Mariano Ondo
- Ondo with KF Shkupi in 2018

Personal information
- Full name: Mariano Ondo Monsuy Angong
- Date of birth: 29 June 1999
- Place of birth: Ayene, Equatorial Guinea
- Date of death: 14 September 2022 (aged 23)
- Place of death: Malabo, Equatorial Guinea
- Position(s): Right back

Youth career
- Cano Sport

Senior career*
- Years: Team / Apps / (Gls)
- 2017: Cano Sport
- 2018: Shkupi / 3 / (0)
- 2019–2022: Cano Sport

International career
- 2018–2019: Equatorial Guinea U23 / 1 / (0)
- 2017–2022: Equatorial Guinea / 7 / (0)

= Mariano Ondo =

Equatoguinean footballer (1999–2022)

Mariano Ondo Monsuy Angong (29 June 1999 – 14 September 2022) was an Equatoguinean footballer who played as a right back. He represented Equatorial Guinea at under-23 and senior levels.

==Club career==
Ondo has played club football for Cano Sport Academy and Shkupi.

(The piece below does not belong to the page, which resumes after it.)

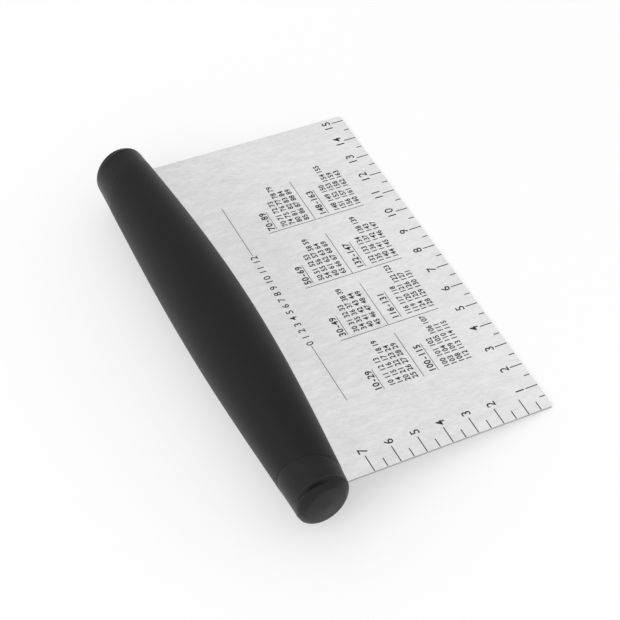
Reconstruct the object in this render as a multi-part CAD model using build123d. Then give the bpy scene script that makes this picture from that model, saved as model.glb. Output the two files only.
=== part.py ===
from build123d import *
import os
from math import asin, atan, copysign, cos, degrees, pi, radians, sin, sqrt, tan

# Lengths are in millimetres and angles in degrees.
# The scraper is drawn with its blade flat in the XY plane, the scraping edge along X at Y 0 and the handle
# towards +Y. Last of all it is laid down as it lies on a table, on its handle and its scraping edge.

# Blade
blade_width = 152.4
blade_thickness = 0.8
exposed_depth = 76.1
corner_radius = 0.8

# Handle outline. The handle is an oval barrel, taller than it is deep, with a slight bow towards the blade.
# Its ends are rounded over, and the rounding stops at a flat crown, short of its own tip by crown_cut.
handle_overhang = 6.2
middle_half_depth = 13.1
end_half_depth = 9.25
height_ratio = 1.25
bow = 1.4
belly_share = 1.35
end_round = 4.5
crown_cut = 0.8
barrel_bands = 12
lead_bands = 3
groove_bands = 2
dome_bands = 4

# Soft sleeve. Its ends lean, so that the collars beside it are wider at the back of the handle.
sleeve_wall = 2.2
seam_from_tip = 12.4
seam_lean = 21
seam_edge = 0.25
seam_gap = 0.1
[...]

At the time of his death, he was expected to join Spanish club Rápido de Bouzas, after paperwork issues had been solved successfully - he had trained in that team during the 2021-22 season with a tourist visa, which prevented him from playing.

==International career==
Ondo made his international debut for Equatorial Guinea in 2017.

==Death==
Ondo died whilst training with the Equatorial Guinea national team on 14 September 2022, at the age of 23.